On the innovation front, containerized storage is gaining traction as Kubernetes becomes foundational in Mexico’s cloud-native transformation. Vendors like Quantum are now offering containerized file and object storage, allowing DevOps teams to deploy storage as code, integrate directly with CI/CD pipelines, and automate provisioning across hybrid and multi-cloud environments. This capability is crucial for sectors like manufacturing and media, where data pipelines demand real-time scalability without compromise on performance.
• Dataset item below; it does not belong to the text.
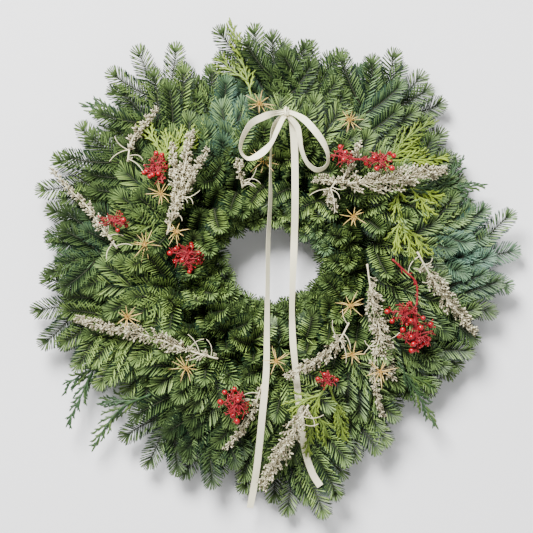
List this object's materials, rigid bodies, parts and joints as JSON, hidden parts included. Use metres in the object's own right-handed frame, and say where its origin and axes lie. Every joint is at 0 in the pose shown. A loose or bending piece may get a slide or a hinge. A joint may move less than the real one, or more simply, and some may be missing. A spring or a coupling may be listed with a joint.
{
  "type": "evergreen wreath",
  "caption": "Round evergreen wreath of fir and cedar with red berry sprigs, pale dried plumes, straw star seed heads and a narrow ivory ribbon bow with long tails",
  "frame": {"origin": "centre of the wreath's outline, on the surface that it lies on", "axes": "+Z out of the wreath's front, +Y towards its top (the side with the bow), +X to the right seen from the front"},
  "size_m": [0.6817, 0.6942, 0.1224],
  "materials": {
    "fir": "waxy needles",
    "cedar": "scale leaves",
    "plume": "dried florets",
    "berry": "glossy skin",
    "straw": "dry straw",
    "satin": "satin",
    "steel_wire": "dark green paint",
    "binding": "green lacquer"
  },
  "bodies": {
    "root": {"berry_sprig_bottom_left": "berry", "berry_sprig_bottom_right": "berry", "berry_sprig_far_left": "berry", "berry_sprig_left": "berry", "berry_sprig_right": "berry", "berry_sprig_top_right": "berry", "berry_sprig_upper_left": "berry", "binding_wire": "binding", "cedar_bottom": "cedar", "cedar_left_fan": "cedar", "cedar_lower_left_inner": "cedar", "cedar_lower_left_outer": "cedar", "cedar_lower_right": "cedar", "cedar_right_branch": "cedar", "cedar_top": "cedar", "cedar_top_left": "cedar", "fir_bunch_01": "fir", "fir_bunch_02": "fir", "fir_bunch_03": "fir", "fir_bunch_04": "fir", "fir_bunch_05": "fir", "fir_bunch_06": "fir", "fir_bunch_07": "fir", "fir_bunch_08": "fir", "fir_bunch_09": "fir", "fir_bunch_10": "fir", "fir_bunch_11": "fir", "fir_bunch_12": "fir", "fir_bunch_13": "fir", "fir_bunch_14": "fir", "fir_bunch_15": "fir", "fir_bunch_16": "fir", "fir_bunch_17": "fir", "fir_bunch_18": "fir", "plume_bottom": "plume", "plume_by_the_bow": "plume", "plume_far_left": "plume", "plume_left_upright": "plume", "plume_lower_centre": "plume", "plume_lower_left": "plume", "plume_lower_right": "plume", "plume_right": "plume", "plume_right_inner": "plume", "plume_right_outer": "plume", "plume_upper_left": "plume", "ribbon_bow": "satin", "seed_head_01": "straw", "seed_head_02": "straw", "seed_head_03": "straw", "seed_head_04": "straw", "seed_head_05": "straw", "seed_head_06": "straw", "seed_head_07": "straw", "seed_head_08": "straw", "seed_head_09": "straw", "seed_head_10": "straw", "seed_head_11": "straw", "seed_head_12": "straw", "seed_head_13": "straw", "wire_frame": "steel_wire"}
  },
  "joints": []
}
Regulatory alignment is another core driver. Mexico’s evolving data protection frameworks—particularly post-NAFTA and under USMCA influence—are pushing enterprises to localize critical data and backups. This has made in-country cloud storage availability a competitive differentiator, especially for companies operating under Ley Federal de Protección de Datos Personales (Mexico’s federal data protection law). With AI and analytics workloads now central to operational strategies, organizations are migrating from legacy NAS and SAN setups to flexible cloud object storage systems that offer deep integration with analytic engines and AI model training platforms.
The telecom sector is also leveraging cloud storage to drive network function virtualization (NFV) and enable 5G backhaul data capture. Providers like Axtel and Totalplay are exploring partnerships with global hyperscalers to host storage-intensive workloads near the edge, improving latency and throughput for mobile and OTT services in metropolitan hubs.
While pricing and bandwidth availability remain areas of concern in remote regions, investment in undersea cables, interconnection hubs, and edge zones is closing the digital divide. These infrastructure improvements are laying the groundwork for broader cloud storage adoption across education, logistics, and smart city initiatives, especially as government-funded digital transformation programs continue to scale.
Looking ahead, the Mexico cloud storage service market will be shaped by an ongoing convergence of sovereign cloud compliance, AI/ML-ready storage architecture, and containerized, software-defined storage platforms that allow enterprises to balance agility, compliance, and cost. As per David Gomes, “The next phase of growth lies in enterprise-ready, developer-optimized storage stacks that support zero-trust architectures, native multi-cloud integration, and localized DR strategies.”